If your home has an upstairs water heater, reading the previous section might well have freaked you out. Maybe you’re seriously considering relocating your water heater to a basement area, garage, or some crawl space at ground level.

Before you take on such a project, however, there are a few important considerations.

Relocating a water heater from an attic to a garage (or any upstairs to downstairs move) can cost over $1,000, as it includes, (i) fresh electric/ gas supply lines to the new location, (ii) a new vent system for a gas-fired unit, and (iii) physical moving of water heater through living space.

Electric / Gas Supply Lines

One of the biggest hurdles of relocating a water heater is laying fresh power supply lines to the new location. In most cases, running electric cables to a new water heater location is a simpler, cheaper job than laying new natural gas or propane pipes for a gas-fired unit. In either case, however, this is not a DIY project and requires the services of a licensed professional electrician and/or plumber.

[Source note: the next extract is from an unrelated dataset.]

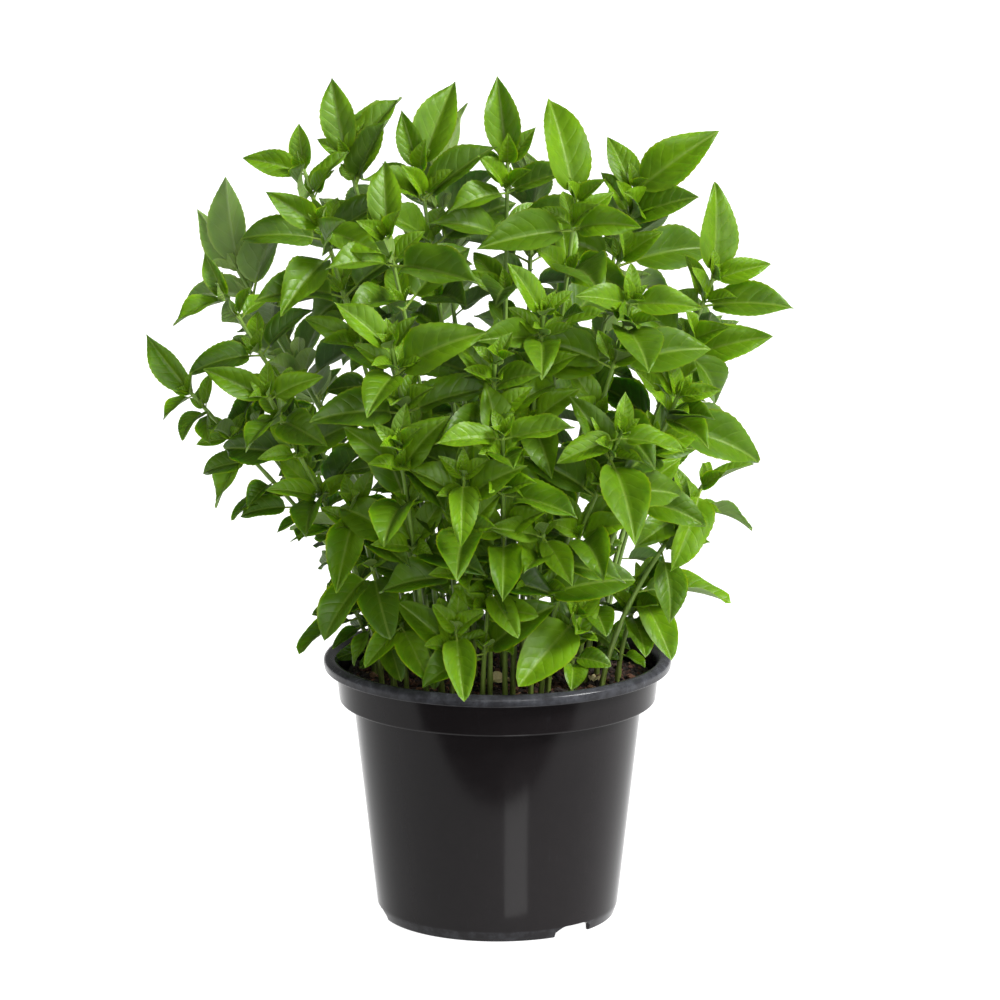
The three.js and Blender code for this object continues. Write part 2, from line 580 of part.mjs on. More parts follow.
function soilSolid() {
  const ledge = POT_H - BAND_DEPTH;
  const floorTop = FLOOR_Z + WALL + GAP;
  const lowR = BODY_LOW_R - WALL - GAP;
  const topR = BODY_TOP_R - WALL - GAP;
  const inside = BAND_LOW_R - WALL - GAP - 0.1;
  const profile = [
    [0, WALL + GAP],
    [PAD_R + 0.4, WALL + GAP],
    [PAD_R + 2, floorTop],
    [lowR - 1.5, floorTop],
    [lowR, floorTop + 2],
    [topR - 0.3, ledge + 0.7],
    [inside - 0.4, ledge + 2.6],
    [inside, SOIL_TOP],
    ...SOIL_RINGS.toReversed().map((r) => [r, SOIL_TOP]),
    [0, SOIL_TOP],
  ];
  const geometry = turned(profile, SOIL_SIDES);
  const place = geometry.getAttribute("position");
  for (let i = 0; i < place.count; i++) {
    const [x, y, z] = [place.getX(i), place.getY(i), place.getZ(i)];
    if (z > SOIL_TOP - 0.1 && Math.hypot(x, y) < inside - 1) place.setZ(i, soilHeight(x, y));
  }
  return solid(geometry);
}

// A plain hole in the soil for a stem, a little wider and deeper than the stem.
function holeFor(shoot) {
  const radius = (STEM_LOW_R + GAP) / Math.cos(Math.PI / HOLE_SIDES);
  const hole = new THREE.CylinderGeometry(radius, radius, HOLE_L, HOLE_SIDES);
  hole.rotateX(Math.PI / 2);
  hole.translate(shoot.root[0], shoot.root[1], SOIL_TOP - BURIED - GAP + HOLE_L / 2);
  return solid(hole);
}

const plant = new THREE.Group();
plant.name = "potted_basil";

const pot = potSolid();
let soil = soilSolid();
for (const shoot of SHOOTS) soil = soil.subtract(holeFor(shoot));
plant.add(meshOf(pot, "pot", COLOURS.pot, ROUGHNESS.pot));
plant.add(meshOf(soil, "soil", COLOURS.soil, ROUGHNESS.soil));

const grown = SHOOTS.map((shoot, index) => {
  const stem = stemOf(shoot);
  const body = stemSolid(stem, shoot);
  const leaves = leavesOf(shoot, index, stem);
  return { name: shoot.name, own: shoot.name, leaves, made: body, box: boxOf(body) };
});
const fixed = [pot, soil].map((made) => ({ made, box: boxOf(made) }));
const blades = [];

// Hand-set leaves take their places first, and then the rule's.
for (const hand of [true, false]) {
  for (const own of grown) {
    for (const leaf of own.leaves.filter((each) => each.hand === hand)) {
      const others = [...fixed, ...grown, ...blades].filter((each) => each.own !== own.name);
      const siblings = blades.filter((each) => each.own === own.name);
      for (const place of places(leaf)) {
        if (touches(leafSolid(place, GAP + TEST_SPARE), others, 0)) continue;
        const made = leafSolid(place);
        if (touches(made, siblings, SIBLING_CUT)) continue;
        blades.push({ made, box: boxOf(made), own: own.name });
        break;
      }
    }
  }
}
for (const { name, made } of grown) {
  const leaves = blades.filter((each) => each.own === name);
  const whole = leaves.reduce((sum, leaf) => sum.add(leaf.made), made);
  plant.add(meshOf(whole, name, COLOURS.leaf, ROUGHNESS.leaf));
}

// Dried scraps: small curled blades, each let down until only the gap is left between it and the soil.
for (const scrap of SCRAPS) {
  const [x, y] = scrap.at;
  const reach = new THREE.Vector3(Math.cos(rad(scrap.heading)), Math.sin(rad(scrap.heading)), 0);
  reach.multiplyScalar(scrap.length);
  const up = new THREE.Vector3(0, 0, 1);
  const blade = { reach, up, bend: SCRAP_BEND, roll: SCRAP_ROLL, stalk: SCRAP_STALK };
  const at = (height) => ({ ...blade, root: new THREE.Vector3(x, y, SOIL_TOP + height) });
  let height = SCRAP_DROP;
  while (!touches(leafSolid(at(height - SCRAP_STEP), GAP), fixed, 0)) height -= SCRAP_STEP;
  plant.add(meshOf(leafSolid(at(height)), scrap.name, COLOURS.dry, ROUGHNESS.dry));
}

export default plant;
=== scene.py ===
"""A basil plant in a round nursery pot: moulded pot, potting mix, and a bush of leafy stems. Sizes in the
tables are millimetres, angles are degrees, and every mesh is made in metres."""

import math

import bmesh
import bpy
import numpy as np
from mathutils import Matrix, Vector, kdtree, noise


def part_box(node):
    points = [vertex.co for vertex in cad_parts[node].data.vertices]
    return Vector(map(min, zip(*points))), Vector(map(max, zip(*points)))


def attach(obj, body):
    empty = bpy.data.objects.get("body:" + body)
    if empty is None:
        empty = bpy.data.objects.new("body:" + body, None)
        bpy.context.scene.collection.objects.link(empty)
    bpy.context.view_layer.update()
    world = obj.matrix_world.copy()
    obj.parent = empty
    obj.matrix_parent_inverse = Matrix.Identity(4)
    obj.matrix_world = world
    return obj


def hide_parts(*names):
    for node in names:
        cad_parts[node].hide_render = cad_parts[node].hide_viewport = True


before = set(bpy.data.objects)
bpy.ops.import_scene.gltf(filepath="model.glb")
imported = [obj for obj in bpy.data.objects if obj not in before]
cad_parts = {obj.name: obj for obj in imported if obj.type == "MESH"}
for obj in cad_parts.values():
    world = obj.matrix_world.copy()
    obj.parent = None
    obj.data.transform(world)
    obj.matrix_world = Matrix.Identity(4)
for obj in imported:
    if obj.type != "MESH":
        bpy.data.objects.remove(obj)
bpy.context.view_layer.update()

MM = 0.001
WHOLE_TURN = 6.283  # radians
UP = Vector((0, 0, 1))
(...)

Casual plumber smiling at camera

Venting for Gas-fired Water Heaters

In the previous section, the ease of installing vents for a gas-fired unit in an attic was listed as one of the advantages of such a location. On the other hand, figuring out a new vent system poses a major challenge while relocating a gas-fired water heater to a basement, garage, or crawl space. This step alone can end up costing anywhere from a few hundred to several thousand dollars!

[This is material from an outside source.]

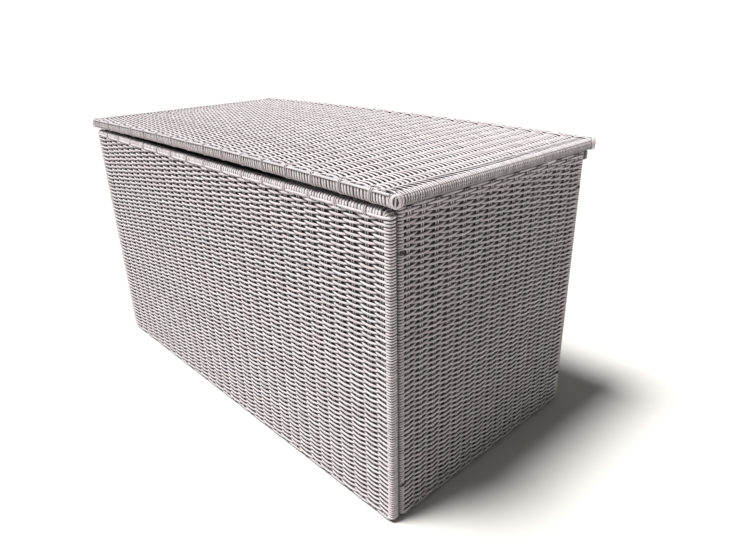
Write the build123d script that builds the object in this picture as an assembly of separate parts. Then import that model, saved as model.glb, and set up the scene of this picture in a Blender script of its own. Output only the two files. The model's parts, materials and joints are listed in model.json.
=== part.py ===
from build123d import *
import math
import os

# ---------------------------------------------------------------- driving sizes, mm
BODY_W = 1400.0          # outer length of the body, along X
BODY_D = 705.0           # outer depth of the body, along Y
FOOT_H = 4.0             # height of the glides under the panels
PANEL_TOP = 745.0        # top of the woven panels above the floor
PANEL_T = 24.0           # thickness of a wrapped panel
WRAP = 4.5               # thickness of strand round a tube
TUBE = 15.0              # square tube of the panel frames
WALL = 1.2               # wall of the panel tubes
BACK_GAP = 0.3           # back panel stands this far clear of each side panel
FRONT_GAP = 0.3          # side panels stand this far behind the front panel
FIELD_T = 2.2            # woven field of a panel, as solid as its strands
FIELD_SET = 1.5          # field lies this far inside the border
BORDER_H = 28.0          # height of the wrapped top border
FRONT_SAG = 2.0          # the front panel's top edge dips this much at mid length

LID_SIDE = 20.0          # lid overhang at both ends
LID_FRONT = 3.0          # lid overhang at the front
LID_REAR = 18.0          # lid overhang at the rear
LID_BOTTOM = 749.5       # underside of the lid rim at its ends
LID_T = 29.0             # thickness of the wrapped rim
LID_TUBE = 20.0          # square tube of the lid frame
LID_WALL = 1.5
LID_BOW = 7.0            # the lid rises this much at mid length
LID_FIELD_T = 2.5

BOLT_R = 3.0             # M6
BOLT_HOLE_R = 3.2
BOLT_HEAD_R = 5.5
RECESS_R = 6.5           # gap left in the weave over a bolt head
BOLT_Z = (94.0, 655.0)   # heights of the side bolts

RAIL_T = 14.0            # hinge rail with its wraps, along Y
RAIL_H = 22.0
PIN_Y = BODY_D / 2 + RAIL_T + 5.0     # hinge pin axis
PIN_Z = 748.3
PIN_R = 2.5
KNUCKLE_R = 5.0
HINGE_X = (-480.0, 480.0)
LEAF_W = 70.0
LEAF_T = 2.0
LEAF_SCREW_Z = 732.0      # the body leaf's screws

STAY_PIN = (184.0, 680.0)             # guide pin on the side panel's upright (y, z)
STAY_LID_Z = 736.0                    # height of the stay's pivot under the lid
STAY_OPEN_DEG = 95.0                  # lid opening at which the slot's end meets the pin
STAY_X = (661.0, 663.5)               # the stay's flat bar lies between these, right side
STAY_W = 20.0
STAY_SLOT_R = 3.2

LINER_X, LINER_Y = 650.0, 326.5
LINER_Z = (29.8, 737.0)
LINER_T = 0.8

OFFSET_Y = -10.5         # puts the origin under the middle of the whole box, lid and hinges included

W2, D2 = BODY_W / 2, BODY_D / 2
nodes = {}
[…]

Physical Relocation of Water Heaters

If you’ve ever hefted a water heater and tried to move it from A to B, you know how heavy these units can be, weighing anywhere from 100 lbs to 200 lbs! Not surprisingly, it’s a huge challenge to bring one of these babies safely down one or more flights of stairs without damaging either the water heater itself or any of the surrounding walls, floors, or carpeting.

In addition to the difficulty of moving a water heater through living space, here’s a curious fact: In some places, attic water heaters are installed early during construction. Hatchways or doors to the attic installed later are often not wide enough to permit moving a water heater through them!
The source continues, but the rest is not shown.